» EXERCISE INSTRUCTIONS
Look through the records below and collect all lines that hold the string "caption".

Start DATASET EXTRACT

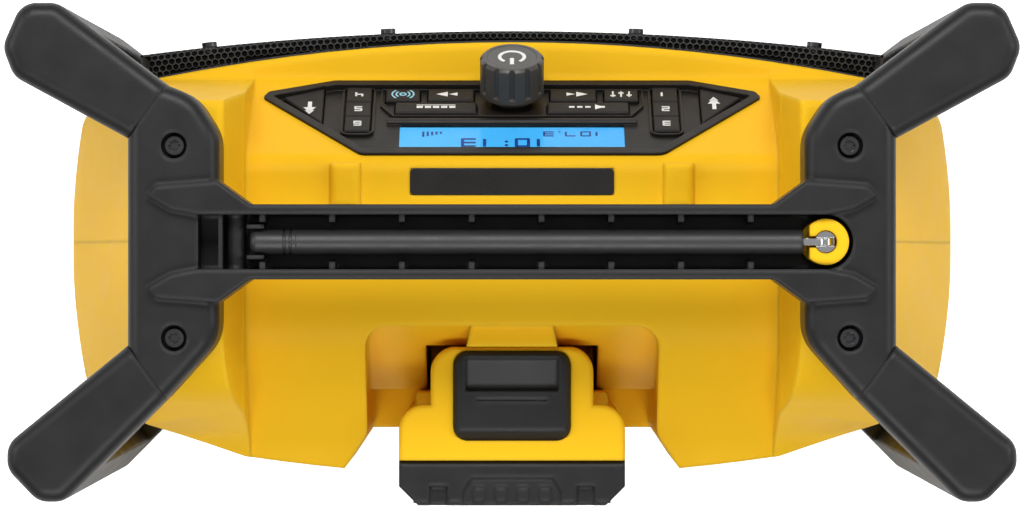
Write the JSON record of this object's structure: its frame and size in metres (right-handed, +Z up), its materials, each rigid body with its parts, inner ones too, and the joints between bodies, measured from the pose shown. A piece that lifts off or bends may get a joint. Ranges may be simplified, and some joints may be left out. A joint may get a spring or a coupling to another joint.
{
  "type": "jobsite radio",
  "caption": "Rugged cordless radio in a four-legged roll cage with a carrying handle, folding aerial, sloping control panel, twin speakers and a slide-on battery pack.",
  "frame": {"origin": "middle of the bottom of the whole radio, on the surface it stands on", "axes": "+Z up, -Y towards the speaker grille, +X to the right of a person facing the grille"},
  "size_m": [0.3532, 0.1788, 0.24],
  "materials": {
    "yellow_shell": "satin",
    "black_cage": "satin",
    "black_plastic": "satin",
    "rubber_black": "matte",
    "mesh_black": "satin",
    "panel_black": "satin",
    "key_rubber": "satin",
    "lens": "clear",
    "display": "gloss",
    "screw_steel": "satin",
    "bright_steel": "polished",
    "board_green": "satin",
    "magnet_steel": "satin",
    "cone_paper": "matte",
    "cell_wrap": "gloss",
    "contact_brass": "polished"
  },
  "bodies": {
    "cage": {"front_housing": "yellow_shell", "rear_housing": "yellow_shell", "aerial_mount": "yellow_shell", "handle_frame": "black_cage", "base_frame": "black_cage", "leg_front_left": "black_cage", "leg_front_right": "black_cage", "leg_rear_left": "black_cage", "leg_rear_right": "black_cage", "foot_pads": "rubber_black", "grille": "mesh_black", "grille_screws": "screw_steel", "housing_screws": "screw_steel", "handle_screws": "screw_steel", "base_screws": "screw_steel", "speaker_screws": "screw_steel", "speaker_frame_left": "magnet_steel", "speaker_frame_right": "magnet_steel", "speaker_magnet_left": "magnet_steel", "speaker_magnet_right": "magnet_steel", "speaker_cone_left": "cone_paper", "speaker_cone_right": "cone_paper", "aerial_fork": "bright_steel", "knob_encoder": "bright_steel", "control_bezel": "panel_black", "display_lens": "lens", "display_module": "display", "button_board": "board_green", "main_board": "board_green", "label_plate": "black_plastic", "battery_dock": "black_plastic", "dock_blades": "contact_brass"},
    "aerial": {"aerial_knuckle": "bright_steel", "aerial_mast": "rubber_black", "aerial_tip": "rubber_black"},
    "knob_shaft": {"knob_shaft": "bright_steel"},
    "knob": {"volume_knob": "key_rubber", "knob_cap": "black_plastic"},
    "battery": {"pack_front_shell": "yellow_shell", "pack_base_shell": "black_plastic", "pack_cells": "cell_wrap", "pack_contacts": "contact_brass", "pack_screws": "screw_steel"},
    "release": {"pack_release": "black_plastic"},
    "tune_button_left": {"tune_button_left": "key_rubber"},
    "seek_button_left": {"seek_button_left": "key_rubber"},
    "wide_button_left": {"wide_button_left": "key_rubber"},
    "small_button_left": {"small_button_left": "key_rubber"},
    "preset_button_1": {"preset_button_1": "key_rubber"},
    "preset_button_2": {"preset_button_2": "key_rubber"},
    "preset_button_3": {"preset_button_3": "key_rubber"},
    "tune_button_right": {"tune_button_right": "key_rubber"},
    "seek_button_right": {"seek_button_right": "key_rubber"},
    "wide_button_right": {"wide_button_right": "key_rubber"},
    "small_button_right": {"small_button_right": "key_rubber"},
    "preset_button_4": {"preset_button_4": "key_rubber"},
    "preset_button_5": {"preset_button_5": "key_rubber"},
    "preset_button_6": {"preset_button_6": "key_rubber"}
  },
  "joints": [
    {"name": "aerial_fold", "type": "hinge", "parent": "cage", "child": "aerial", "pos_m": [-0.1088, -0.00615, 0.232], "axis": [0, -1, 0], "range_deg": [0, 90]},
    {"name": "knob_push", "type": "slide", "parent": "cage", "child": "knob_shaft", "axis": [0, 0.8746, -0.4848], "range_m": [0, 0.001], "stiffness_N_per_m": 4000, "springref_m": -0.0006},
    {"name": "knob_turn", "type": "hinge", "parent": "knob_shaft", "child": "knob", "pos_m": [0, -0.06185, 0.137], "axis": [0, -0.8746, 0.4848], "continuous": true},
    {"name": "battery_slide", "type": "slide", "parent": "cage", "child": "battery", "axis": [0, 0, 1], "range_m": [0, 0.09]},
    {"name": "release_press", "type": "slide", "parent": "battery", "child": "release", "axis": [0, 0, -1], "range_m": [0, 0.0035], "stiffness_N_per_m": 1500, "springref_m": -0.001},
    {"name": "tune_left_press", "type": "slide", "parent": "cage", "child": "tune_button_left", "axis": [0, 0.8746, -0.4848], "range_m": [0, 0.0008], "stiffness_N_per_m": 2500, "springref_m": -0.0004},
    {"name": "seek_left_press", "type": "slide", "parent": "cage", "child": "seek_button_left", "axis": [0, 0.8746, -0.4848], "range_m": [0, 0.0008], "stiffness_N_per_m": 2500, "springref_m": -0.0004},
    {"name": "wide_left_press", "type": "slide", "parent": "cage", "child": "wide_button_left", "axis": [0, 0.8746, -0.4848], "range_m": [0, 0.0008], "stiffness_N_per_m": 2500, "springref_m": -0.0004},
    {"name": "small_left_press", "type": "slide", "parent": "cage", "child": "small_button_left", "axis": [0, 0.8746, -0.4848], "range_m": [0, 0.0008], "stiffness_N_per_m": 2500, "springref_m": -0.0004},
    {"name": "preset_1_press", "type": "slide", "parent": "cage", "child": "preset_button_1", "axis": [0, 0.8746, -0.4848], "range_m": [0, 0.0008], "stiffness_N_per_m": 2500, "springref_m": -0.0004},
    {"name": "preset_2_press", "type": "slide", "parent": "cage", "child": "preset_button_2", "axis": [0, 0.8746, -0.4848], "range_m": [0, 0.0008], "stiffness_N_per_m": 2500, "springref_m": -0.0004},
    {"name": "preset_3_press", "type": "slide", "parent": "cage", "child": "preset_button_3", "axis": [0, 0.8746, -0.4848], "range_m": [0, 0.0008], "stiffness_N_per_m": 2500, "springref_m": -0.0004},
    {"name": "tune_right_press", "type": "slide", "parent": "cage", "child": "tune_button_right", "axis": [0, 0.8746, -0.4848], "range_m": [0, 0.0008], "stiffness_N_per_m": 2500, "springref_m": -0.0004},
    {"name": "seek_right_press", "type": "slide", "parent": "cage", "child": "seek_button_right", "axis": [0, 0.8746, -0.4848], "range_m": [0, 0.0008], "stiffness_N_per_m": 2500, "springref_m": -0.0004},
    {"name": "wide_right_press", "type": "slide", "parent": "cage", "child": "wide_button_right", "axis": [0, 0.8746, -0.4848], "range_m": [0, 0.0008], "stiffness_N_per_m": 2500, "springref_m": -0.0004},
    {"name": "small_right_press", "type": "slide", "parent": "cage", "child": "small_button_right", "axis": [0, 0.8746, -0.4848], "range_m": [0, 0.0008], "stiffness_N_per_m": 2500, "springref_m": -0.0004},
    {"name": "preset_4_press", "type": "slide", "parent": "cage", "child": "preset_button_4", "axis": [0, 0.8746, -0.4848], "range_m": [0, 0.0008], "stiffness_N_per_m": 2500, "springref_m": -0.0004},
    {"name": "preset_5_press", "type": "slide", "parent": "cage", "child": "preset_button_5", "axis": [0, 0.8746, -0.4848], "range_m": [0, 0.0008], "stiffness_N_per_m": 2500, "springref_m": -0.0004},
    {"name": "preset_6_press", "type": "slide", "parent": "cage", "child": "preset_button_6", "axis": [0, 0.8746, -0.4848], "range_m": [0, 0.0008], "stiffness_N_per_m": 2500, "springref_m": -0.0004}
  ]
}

End DATASET EXTRACT
Start DATASET EXTRACT

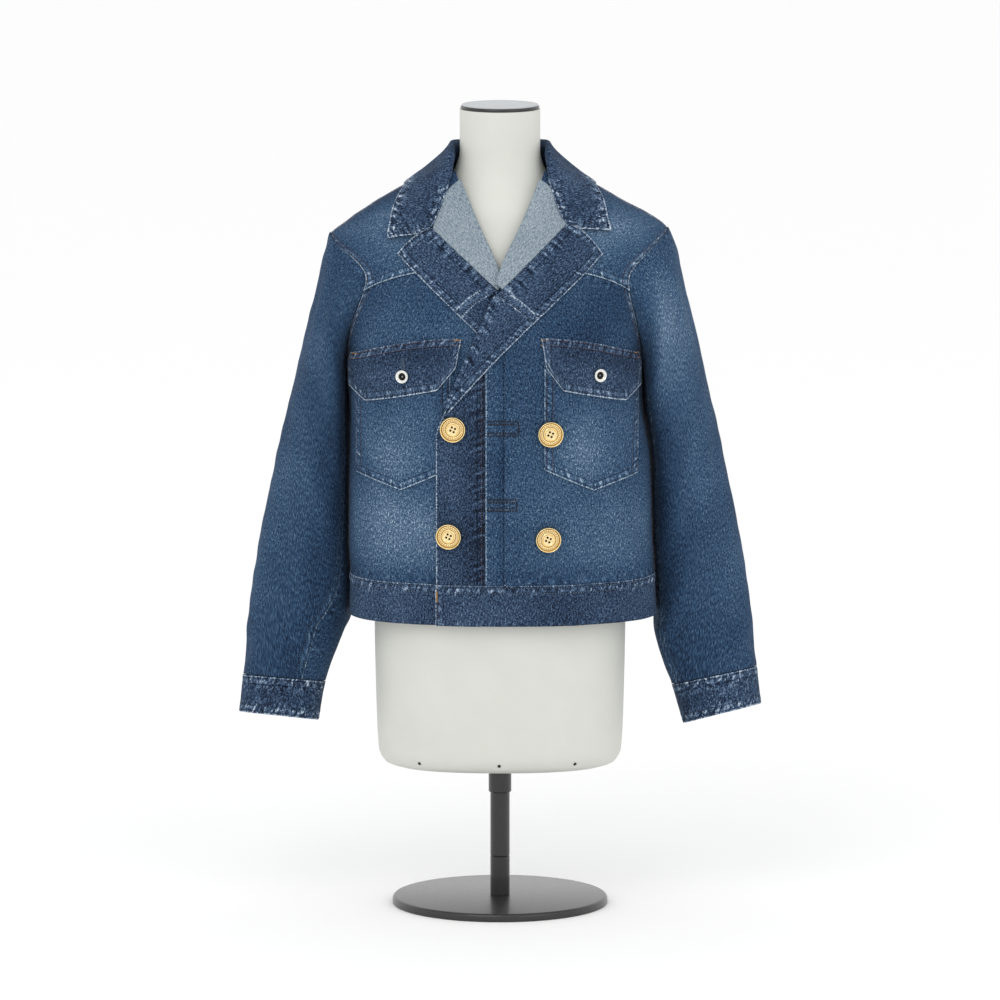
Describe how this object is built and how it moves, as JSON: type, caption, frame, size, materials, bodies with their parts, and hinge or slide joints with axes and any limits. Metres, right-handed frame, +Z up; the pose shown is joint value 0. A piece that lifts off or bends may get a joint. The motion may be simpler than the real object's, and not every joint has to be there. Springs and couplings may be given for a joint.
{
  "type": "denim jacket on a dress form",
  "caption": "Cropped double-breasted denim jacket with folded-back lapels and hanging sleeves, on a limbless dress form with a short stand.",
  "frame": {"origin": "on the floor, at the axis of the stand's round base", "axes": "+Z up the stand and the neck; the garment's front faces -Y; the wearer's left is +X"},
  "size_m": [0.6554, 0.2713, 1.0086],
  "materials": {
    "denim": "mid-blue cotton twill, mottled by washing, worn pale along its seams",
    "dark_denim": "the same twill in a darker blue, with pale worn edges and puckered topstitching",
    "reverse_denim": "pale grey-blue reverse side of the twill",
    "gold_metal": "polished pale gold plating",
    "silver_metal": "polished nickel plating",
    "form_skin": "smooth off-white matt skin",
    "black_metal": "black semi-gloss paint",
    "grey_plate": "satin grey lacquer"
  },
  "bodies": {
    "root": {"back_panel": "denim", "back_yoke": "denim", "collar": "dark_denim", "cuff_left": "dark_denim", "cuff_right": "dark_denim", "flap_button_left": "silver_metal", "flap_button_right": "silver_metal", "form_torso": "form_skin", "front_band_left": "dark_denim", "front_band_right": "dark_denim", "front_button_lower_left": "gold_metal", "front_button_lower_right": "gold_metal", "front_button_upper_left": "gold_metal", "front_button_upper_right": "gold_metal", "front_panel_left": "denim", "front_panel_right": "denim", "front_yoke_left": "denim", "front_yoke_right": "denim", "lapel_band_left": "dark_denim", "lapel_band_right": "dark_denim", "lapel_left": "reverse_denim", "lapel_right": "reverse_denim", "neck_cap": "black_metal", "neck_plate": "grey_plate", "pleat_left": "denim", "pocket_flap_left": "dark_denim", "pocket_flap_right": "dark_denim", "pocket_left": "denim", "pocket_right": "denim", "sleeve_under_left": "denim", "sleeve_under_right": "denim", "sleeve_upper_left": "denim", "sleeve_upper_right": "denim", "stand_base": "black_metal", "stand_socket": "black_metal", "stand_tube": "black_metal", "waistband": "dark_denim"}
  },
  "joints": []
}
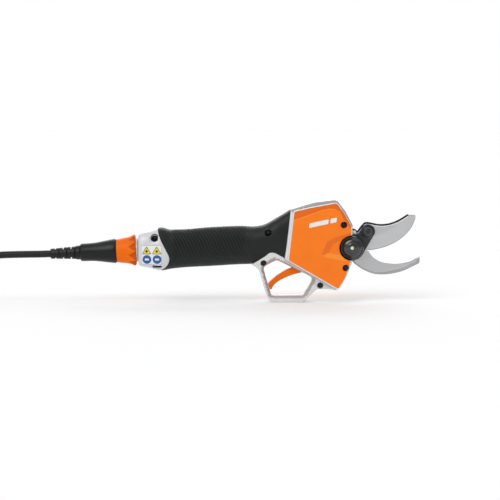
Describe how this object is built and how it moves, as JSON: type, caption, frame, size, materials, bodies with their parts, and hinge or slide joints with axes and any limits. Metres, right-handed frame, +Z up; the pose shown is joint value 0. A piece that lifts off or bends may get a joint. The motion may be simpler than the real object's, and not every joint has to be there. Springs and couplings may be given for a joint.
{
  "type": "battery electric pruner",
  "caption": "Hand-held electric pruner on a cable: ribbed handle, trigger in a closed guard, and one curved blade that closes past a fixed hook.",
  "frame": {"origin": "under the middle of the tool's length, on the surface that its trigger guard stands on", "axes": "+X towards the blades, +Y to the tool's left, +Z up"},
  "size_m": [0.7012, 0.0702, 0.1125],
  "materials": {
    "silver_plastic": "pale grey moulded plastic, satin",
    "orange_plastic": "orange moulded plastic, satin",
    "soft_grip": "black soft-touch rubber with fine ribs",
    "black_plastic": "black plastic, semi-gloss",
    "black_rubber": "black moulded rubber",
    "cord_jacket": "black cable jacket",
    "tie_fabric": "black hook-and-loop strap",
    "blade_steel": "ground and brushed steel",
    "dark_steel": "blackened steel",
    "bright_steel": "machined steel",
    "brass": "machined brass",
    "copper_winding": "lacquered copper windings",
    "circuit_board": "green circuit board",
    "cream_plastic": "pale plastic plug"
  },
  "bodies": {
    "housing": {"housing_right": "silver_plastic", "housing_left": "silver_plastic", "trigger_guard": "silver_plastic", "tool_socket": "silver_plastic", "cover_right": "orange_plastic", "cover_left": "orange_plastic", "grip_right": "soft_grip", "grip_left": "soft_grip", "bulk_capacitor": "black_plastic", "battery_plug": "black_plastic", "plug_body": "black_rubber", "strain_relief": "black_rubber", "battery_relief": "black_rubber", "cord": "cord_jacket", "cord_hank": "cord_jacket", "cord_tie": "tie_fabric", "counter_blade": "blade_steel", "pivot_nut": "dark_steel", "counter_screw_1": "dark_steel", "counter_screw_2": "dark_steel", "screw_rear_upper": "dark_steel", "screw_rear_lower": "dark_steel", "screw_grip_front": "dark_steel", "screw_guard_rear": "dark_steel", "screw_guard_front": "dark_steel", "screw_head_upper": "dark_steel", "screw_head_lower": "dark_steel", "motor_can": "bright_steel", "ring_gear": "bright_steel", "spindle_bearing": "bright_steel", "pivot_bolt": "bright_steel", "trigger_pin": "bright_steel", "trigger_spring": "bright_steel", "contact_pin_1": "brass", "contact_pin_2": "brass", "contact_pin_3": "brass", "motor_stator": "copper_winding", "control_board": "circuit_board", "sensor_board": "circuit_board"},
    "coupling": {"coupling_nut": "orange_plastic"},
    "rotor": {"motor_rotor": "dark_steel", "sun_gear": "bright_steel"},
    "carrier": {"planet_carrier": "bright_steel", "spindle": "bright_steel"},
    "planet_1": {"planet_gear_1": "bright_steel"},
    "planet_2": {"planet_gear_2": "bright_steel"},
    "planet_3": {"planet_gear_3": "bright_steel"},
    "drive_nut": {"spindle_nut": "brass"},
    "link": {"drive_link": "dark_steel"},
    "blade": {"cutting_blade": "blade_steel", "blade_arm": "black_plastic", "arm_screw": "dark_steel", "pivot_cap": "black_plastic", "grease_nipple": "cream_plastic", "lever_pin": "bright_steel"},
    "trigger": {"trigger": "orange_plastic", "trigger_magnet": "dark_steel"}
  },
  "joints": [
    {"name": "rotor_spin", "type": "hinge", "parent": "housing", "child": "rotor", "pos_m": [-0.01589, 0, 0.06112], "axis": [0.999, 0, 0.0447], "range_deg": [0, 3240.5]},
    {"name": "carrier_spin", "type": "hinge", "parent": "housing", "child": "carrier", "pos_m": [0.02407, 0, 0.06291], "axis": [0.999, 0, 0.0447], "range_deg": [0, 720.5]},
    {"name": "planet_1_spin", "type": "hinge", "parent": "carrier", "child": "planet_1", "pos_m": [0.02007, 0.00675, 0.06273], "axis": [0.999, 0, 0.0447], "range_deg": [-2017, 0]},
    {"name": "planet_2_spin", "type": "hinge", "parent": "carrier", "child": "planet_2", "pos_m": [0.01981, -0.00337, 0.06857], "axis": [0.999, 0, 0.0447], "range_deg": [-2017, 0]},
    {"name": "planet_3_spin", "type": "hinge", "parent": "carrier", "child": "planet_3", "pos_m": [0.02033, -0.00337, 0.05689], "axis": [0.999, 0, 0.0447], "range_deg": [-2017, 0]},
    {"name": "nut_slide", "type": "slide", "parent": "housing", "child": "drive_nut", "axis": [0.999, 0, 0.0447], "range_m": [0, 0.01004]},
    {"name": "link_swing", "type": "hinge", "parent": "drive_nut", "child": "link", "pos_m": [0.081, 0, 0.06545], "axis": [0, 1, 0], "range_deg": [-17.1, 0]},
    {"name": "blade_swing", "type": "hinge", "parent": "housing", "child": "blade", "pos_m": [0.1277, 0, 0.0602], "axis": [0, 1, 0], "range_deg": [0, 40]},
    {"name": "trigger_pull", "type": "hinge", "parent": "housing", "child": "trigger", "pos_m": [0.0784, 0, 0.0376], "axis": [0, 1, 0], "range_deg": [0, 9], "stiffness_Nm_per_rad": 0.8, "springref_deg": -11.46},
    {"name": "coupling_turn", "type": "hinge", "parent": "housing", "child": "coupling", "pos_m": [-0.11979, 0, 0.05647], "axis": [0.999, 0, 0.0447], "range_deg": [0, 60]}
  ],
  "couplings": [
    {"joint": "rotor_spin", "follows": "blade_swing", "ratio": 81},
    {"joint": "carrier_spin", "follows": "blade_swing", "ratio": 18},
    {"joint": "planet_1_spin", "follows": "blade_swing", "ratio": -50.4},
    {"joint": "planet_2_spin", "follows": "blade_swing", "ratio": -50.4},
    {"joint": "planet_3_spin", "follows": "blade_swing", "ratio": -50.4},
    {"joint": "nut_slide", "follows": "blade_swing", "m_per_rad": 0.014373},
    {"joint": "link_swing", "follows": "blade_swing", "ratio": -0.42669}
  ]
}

End DATASET EXTRACT

» COMPLETED TASK
  "caption": "Rugged cordless radio in a four-legged roll cage with a carrying handle, folding aerial, sloping control panel, twin speakers and a slide-on battery pack.",
Describe how this object is built and how it moves, as JSON: type, caption, frame, size, materials, bodies with their parts, and hinge or slide joints with axes and any limits. Metres, right-handed frame, +Z up; the pose shown is joint value 0. A piece that lifts off or bends may get a joint. The motion may be simpler than the real object's, and not every joint has to be there. Springs and couplings may be given for a joint.
  "caption": "Cropped double-breasted denim jacket with folded-back lapels and hanging sleeves, on a limbless dress form with a short stand.",
Describe how this object is built and how it moves, as JSON: type, caption, frame, size, materials, bodies with their parts, and hinge or slide joints with axes and any limits. Metres, right-handed frame, +Z up; the pose shown is joint value 0. A piece that lifts off or bends may get a joint. The motion may be simpler than the real object's, and not every joint has to be there. Springs and couplings may be given for a joint.
  "caption": "Hand-held electric pruner on a cable: ribbed handle, trigger in a closed guard, and one curved blade that closes past a fixed hook.",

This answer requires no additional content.